Rather than just conquer the kitchen, Nick and Maegan decided to redo the flooring on the entire first floor, including the common space. That meant that some 5,000 pieces of wood (by the flooring expert's count) from Lumber Liquidators showed up at the cabin. More power tools were involved, but this time, no catastrophes.

STEP FIVE: COUNTERS

Photo credit: Photo: Kathryn Wirsing / Styling: PJ Mehaffey
Photo credit: Photo: Kathryn Wirsing / Styling: PJ Mehaffey

If there's anything that screams "I'm not a regular kitchen; I'm a cool kitchen," it's a concrete slab counter.
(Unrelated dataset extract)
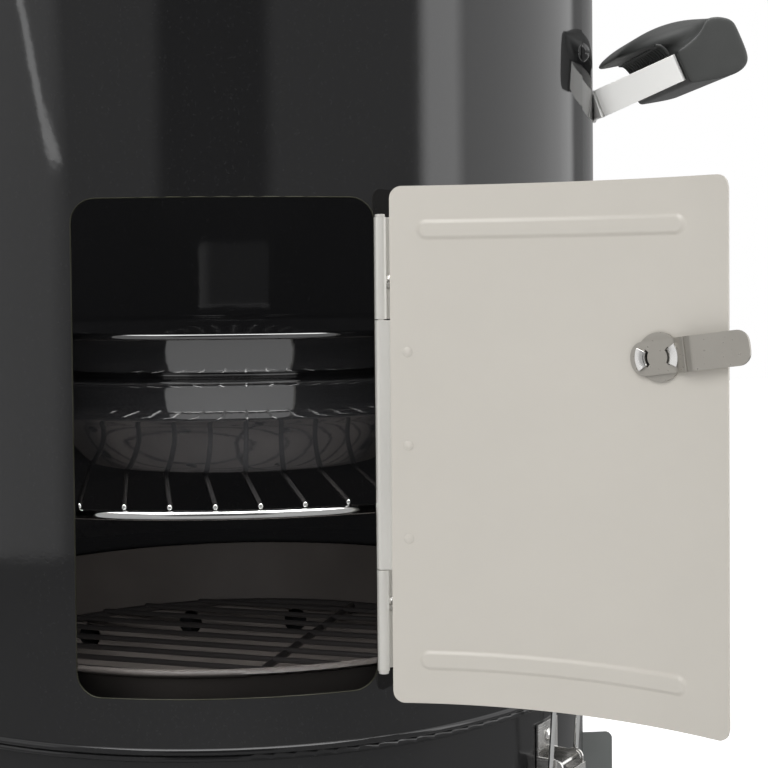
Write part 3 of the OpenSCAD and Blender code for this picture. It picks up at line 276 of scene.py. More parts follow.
class Recipe:
    """A Geometry Nodes tree under construction, with named inputs for its sizes."""

    def __init__(self, name, **inputs):
        self.tree = bpy.data.node_groups.new(name, "GeometryNodeTree")
        self.tree.interface.new_socket(name="Geometry", in_out="INPUT", socket_type="NodeSocketGeometry")
        self.tree.interface.new_socket(name="Geometry", in_out="OUTPUT", socket_type="NodeSocketGeometry")
        for label, kind in dict(inputs, Material="material").items():
            label = label.replace("_", " ")
            self.tree.interface.new_socket(name=label, in_out="INPUT", socket_type=KINDS[kind])
        self.start = self.tree.nodes.new("NodeGroupInput")
        self.end = self.tree.nodes.new("NodeGroupOutput")

    def __getitem__(self, label):
        return self.start.outputs[label]

    def node(self, kind, settings=None, out=0, **inputs):
        """One output of a new node, its inputs fed by sockets or set to values."""
        return add_node(self.tree, kind, settings, **inputs).outputs[out]

    def calc(self, operation, *values):
        """The result of a Math node."""
        return calc(self.tree, operation, *values)

    def vector(self, x=0.0, y=0.0, z=0.0):
        """A vector from its three parts."""
        return self.node("ShaderNodeCombineXYZ", X=x, Y=y, Z=z)

    def joined(self, *parts):
        """Several geometries as one."""
        node = self.tree.nodes.new("GeometryNodeJoinGeometry")
        for part in reversed(parts):
            self.tree.links.new(part, node.inputs[0])
        return node.outputs[0]

    def finish(self, geometry):
        """Ends the tree with real meshes in their material."""
        real = self.node("GeometryNodeRealizeInstances", Geometry=geometry)
        done = self.node("GeometryNodeSetMaterial", Geometry=real, Material=self["Material"])
        self.tree.links.new(done, self.end.inputs[0])
        return self.tree


def grown(name, tree, material, source=None, smoothed=True, **values):
    """A plain mesh grown by a tree, from a source mesh if it needs one."""
    data = source or bpy.data.meshes.new(name)
    obj = link(bpy.data.objects.new(name, data))
    growth = obj.modifiers.new(tree.name, "NODES")
    growth.node_group = tree
    for item in tree.interface.items_tree:
        if item.in_out == "INPUT" and item.socket_type != "NodeSocketGeometry":
            value = material if item.name == "Material" else values[item.name.replace(" ", "_")]
            growth[item.identifier] = value
    turned_out(applied(obj).data)
    for face in obj.data.polygons:
        face.use_smooth = smoothed
    if not obj.data.materials:
        obj.data.materials.append(material)
    return obj


def line_mesh(name, points, closed=False):
    """A mesh of edges through points in millimetres."""
    data = bpy.data.meshes.new(name)
    count = len(points)
    edges = [(i, (i + 1) % count) for i in range(count if closed else count - 1)]
    data.from_pydata([Vector(p) * MM for p in points], edges, [])
    return data


def wires_tree():
    """Parallel round wires that end on a ring, each with rounded ends."""
    r = Recipe("Parallel wires", Ring_Radius="length", Pitch="length", Count="count", Offset="length",
               Wire_Diameter="length", Height="length", Turn="turn")
    spread = r.calc("MULTIPLY", r.calc("SUBTRACT", r["Count"], 1.0), r["Pitch"])
    first = r.calc("MULTIPLY_ADD", spread, -0.5, r["Offset"])
    row = r.node("GeometryNodeMeshLine", Count=r["Count"], Start_Location=r.vector(y=first),
                 Offset=r.vector(y=r["Pitch"]))
    place = r.node("GeometryNodeInputPosition")
    y = r.node("ShaderNodeSeparateXYZ", out=1, Vector=place)
    half = r.calc("SQRT", r.calc("SUBTRACT", r.calc("POWER", r["Ring Radius"], 2.0), r.calc("POWER", y, 2.0)))
    stick = r.node("GeometryNodeCurvePrimitiveLine", Start=(-0.5, 0, 0), End=(0.5, 0, 0))
    sticks = r.node("GeometryNodeInstanceOnPoints", Points=row, Instance=stick,
                    Scale=r.vector(r.calc("MULTIPLY", half, 2.0), 1.0, 1.0))
    sticks = r.node("GeometryNodeRealizeInstances", Geometry=sticks)
    paths = r.node("GeometryNodeSetCurveRadius", Curve=sticks, Radius=1.0)
    radius = r.calc("MULTIPLY", r["Wire Diameter"], 0.5)
    section = r.node("GeometryNodeCurvePrimitiveCircle", Resolution=20, Radius=radius)
    wires = r.node("GeometryNodeCurveToMesh", Curve=paths, Profile_Curve=section, Fill_Caps=True)
    ball = r.node("GeometryNodeMeshUVSphere", Segments=20, Rings=12, Radius=radius)
    balls = r.node("GeometryNodeInstanceOnPoints", Points=paths, Instance=ball)
    turned = r.node("GeometryNodeTransform", Geometry=r.joined(wires, balls),
                    Translation=r.vector(z=r["Height"]), Rotation=r.vector(z=r["Turn"]))
    return r.finish(turned)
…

In the spirit of doing most of the renovation themselves, Nick and Maegan had extensive discussions about pouring this themselves. But a couple YouTube videos later, a call to Surface Elements was made. Dave Magnano, the founder of the Connecticut-based company, measured at the cabin, then poured and set the counter in his workshop, before coming back out to Grahamsville for the install. The coolest detail: a built-in drainboard.

STEP SIX: APPLIANCES

Photo credit: Photo: Kathryn Wirsing / Styling: PJ Mehaffey
Photo credit: Photo: Kathryn Wirsing / Styling: PJ Mehaffey

A hulking stainless steel fridge didn't really have a place in the Neubeck's new kitchen. For starters, there wasn't any room. Instead, they got something smaller from SMEG, in black - a stark contrast to all the pastel versions you see on Pinterest. The exhaust hood and range (complete with a middle burner especially for woks, Maegan's favorite feature) were from SMEG, too. The couple even made room for a small wine fridge, wedged between the Ikea cabinets.

THE REVEAL

Photo credit: Nick Neubeck / Kat Wirsing
Photo credit: Nick Neubeck / Kat Wirsing

What was meant to be a two-week project turned into a two-month one. "Is that bad?", Maegan quips. But if you've been though a kitchen renovation, you know none of them ever finish on time. And now, with a counter that's not peeling, a fridge that doesn't leak, and a stove that's not hiding dead bugs and mouse traps behind it, it's time to make breakfast.